- **What you should do**
The data below holds the lines to copy: everything from the line containing "make_sheet()" to the line containing "if empty is", both ends included, set down exactly.

- **Given data**
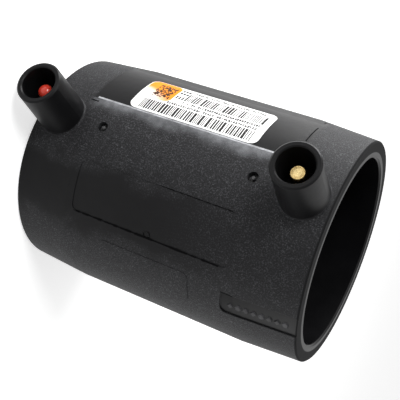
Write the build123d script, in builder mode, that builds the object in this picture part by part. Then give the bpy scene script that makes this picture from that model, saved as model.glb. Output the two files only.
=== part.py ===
"""Electrofusion coupler for polyethylene pipe.

A moulded sleeve with two pipe sockets end to end. A coated resistance winding lies in the wall of
each socket, and its two ends rise into terminal shrouds on the outside.

The coupler stands on its lower mouth: its axis is +Z, its origin is the centre of the lower mouth,
and both terminal shrouds point along +X. Lengths are in millimetres and angles in degrees.
"""

import os
from math import cos, radians, sin, tan

from build123d import *

os.makedirs("parts", exist_ok=True)

# Pipe sockets
pipe_diameter = 63.0
pipe_clearance = 0.2  # all round, so that a scraped pipe slides in
body_length = 103.0
mouth_chamfer = 0.6
stop_height = 1.5  # ring in mid-length that both pipe ends meet
stop_width = 3.0
stop_chamfer = 0.5

# Outside of the body
middle_wall = 6.9
end_wall = 5.6
taper_length = 20.6
end_chamfer = 0.4

# Terminal shrouds
shroud_inset = 8.95  # from each mouth to the shroud's axis
shroud_height = 18.4  # from the skin of the straight middle to the rim
shroud_wall = 1.75
shroud_draft = 1.2
shroud_foot = 3.0  # depth that the shroud reaches into the tapered wall
shroud_foot_round = 0.45
rim_chamfer_outside = 0.45
rim_chamfer_inside = 0.35
well_radius = 5.45
well_depth = 15.5

# Terminal pins
pin_radius = 2.35
pin_recess = 4.8  # from the shroud's rim down to the tip of the pin
pin_tip_chamfer = 0.35
pin_root_cover = 1.9  # plastic between the bore and the root of the pin
pin_flange_radius = 3.4
pin_flange_thickness = 1.5
pin_neck_radius = 1.9
pin_neck_length = 2.0
pin_collar_radius = 3.0

# Recognition cap in the lower pin, which is a sleeve at its tip
sleeve_recess = 4.9
cap_head_radius = 2.25
cap_head_height = 1.4
cap_stem_radius = 1.5
cap_stem_length = 6.0

# Heating winding
wire_diameter = 1.2
winding_inset = 14.0  # cold stretch at each mouth
winding_depth = 1.8
turn_pitch = 2.6
turns_per_socket = 9

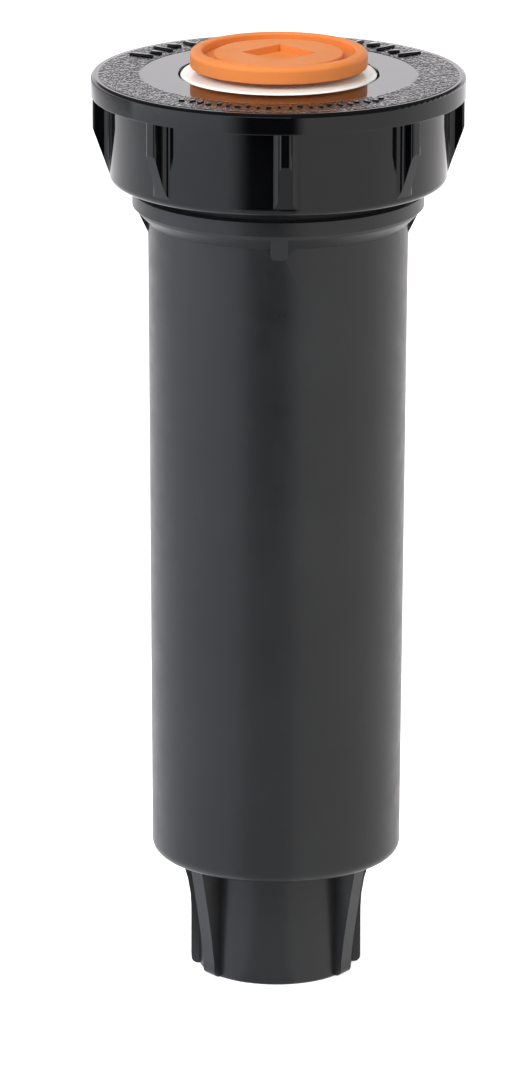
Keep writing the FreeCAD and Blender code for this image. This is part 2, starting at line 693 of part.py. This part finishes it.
def sub_parts():
    """Every object that is written out, by its label."""
    labels = ("case", "cap", "seal_core", "wiper_seal", "retract_spring", "riser",
              "ratchet_wheel", "ratchet_ring", "flush_plug")
    return [doc.getObjectsByLabel(label)[0] for label in labels]


def check():
    """Stop if any object failed or any sub-part isn't one sound solid."""
    for item in doc.Objects:
        if "Invalid" in item.State or "Error" in item.State:
            raise RuntimeError(f"{item.Label} is {item.State}")
    for item in sub_parts():
        shape = item.Shape
        if shape.isNull() or not shape.isValid() or len(shape.Solids) != 1:
            raise RuntimeError(f"{item.Label} isn't one valid solid")


def write():
    os.makedirs("parts", exist_ok=True)
    for item in sub_parts():
        item.Shape.exportStep(f"parts/{item.Label}.step")
        print(f"{item.Label}: {item.Shape.Volume / 1000:.2f} cm3")


make_sheet()
make_case()
make_cap()
make_seal_core()
make_wiper_seal()
make_spring()
make_riser()
make_ratchet_wheel()
make_ratchet_ring()
make_flush_plug()
doc.recompute()
check()
write()
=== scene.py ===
"""Looks for a pop-up irrigation spray head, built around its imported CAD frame."""
import math

import bmesh
import bpy
from mathutils import Matrix, Vector, noise


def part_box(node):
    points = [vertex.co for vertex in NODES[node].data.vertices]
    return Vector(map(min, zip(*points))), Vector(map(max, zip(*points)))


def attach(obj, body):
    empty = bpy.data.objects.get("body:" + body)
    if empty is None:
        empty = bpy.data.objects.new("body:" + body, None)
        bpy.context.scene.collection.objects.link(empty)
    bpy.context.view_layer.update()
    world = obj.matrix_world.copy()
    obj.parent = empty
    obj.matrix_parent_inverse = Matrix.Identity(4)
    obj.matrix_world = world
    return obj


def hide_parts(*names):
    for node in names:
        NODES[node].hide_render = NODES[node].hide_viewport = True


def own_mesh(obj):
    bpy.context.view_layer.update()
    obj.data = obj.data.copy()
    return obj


MM = 0.001
TAU = 2 * math.pi

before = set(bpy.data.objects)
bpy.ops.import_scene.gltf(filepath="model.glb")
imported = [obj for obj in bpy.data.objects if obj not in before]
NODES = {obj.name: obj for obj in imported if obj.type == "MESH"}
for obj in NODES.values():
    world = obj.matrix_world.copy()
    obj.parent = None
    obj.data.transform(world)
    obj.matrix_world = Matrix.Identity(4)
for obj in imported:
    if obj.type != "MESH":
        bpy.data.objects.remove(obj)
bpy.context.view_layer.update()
CAP_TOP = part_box("cap")[1].z


# ---------------------------------------------------------------- node helpers

def add(tree, kind, **values):
    """A new node; each value names one of its properties, or an input socket by its name."""
    node = tree.nodes.new(kind)
    for key, value in values.items():
        if hasattr(node, key):
            setattr(node, key, value)
        else:
            set_input(tree, node, key.replace("_", " "), value)
    return node


def set_input(tree, node, key, value):
    """Gives an input socket a value, or a link when the value is another node's socket."""
    socket = node.inputs[key]
    if isinstance(value, bpy.types.NodeSocket):
        tree.links.new(value, socket)
    else:
        socket.default_value = value


def math_node(tree, operation, *values):
    node = tree.nodes.new("ShaderNodeMath")
    node.operation = operation
    for i, value in enumerate(values):
        set_input(tree, node, i, value)
    return node.outputs[0]


def product(tree, first, second):
    return math_node(tree, "MULTIPLY", first, second)


def map_range(tree, value, low, high, to_low, to_high, interpolation="LINEAR"):
    node = tree.nodes.new("ShaderNodeMapRange")
    node.interpolation_type = interpolation
    for i, number in enumerate((value, low, high, to_low, to_high)):
        set_input(tree, node, i, number)
    return node.outputs[0]


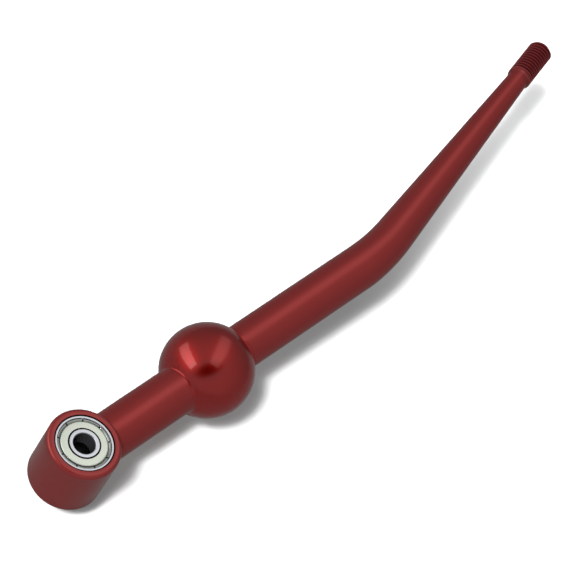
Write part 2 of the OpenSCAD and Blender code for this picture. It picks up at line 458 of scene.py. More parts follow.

- **Worked answer**
make_sheet()
make_case()
make_cap()
make_seal_core()
make_wiper_seal()
make_spring()
make_riser()
make_ratchet_wheel()
make_ratchet_ring()
make_flush_plug()
doc.recompute()
check()
write()
=== scene.py ===
"""Looks for a pop-up irrigation spray head, built around its imported CAD frame."""
import math

import bmesh
import bpy
from mathutils import Matrix, Vector, noise


def part_box(node):
    points = [vertex.co for vertex in NODES[node].data.vertices]
    return Vector(map(min, zip(*points))), Vector(map(max, zip(*points)))


def attach(obj, body):
    empty = bpy.data.objects.get("body:" + body)
    if empty is None:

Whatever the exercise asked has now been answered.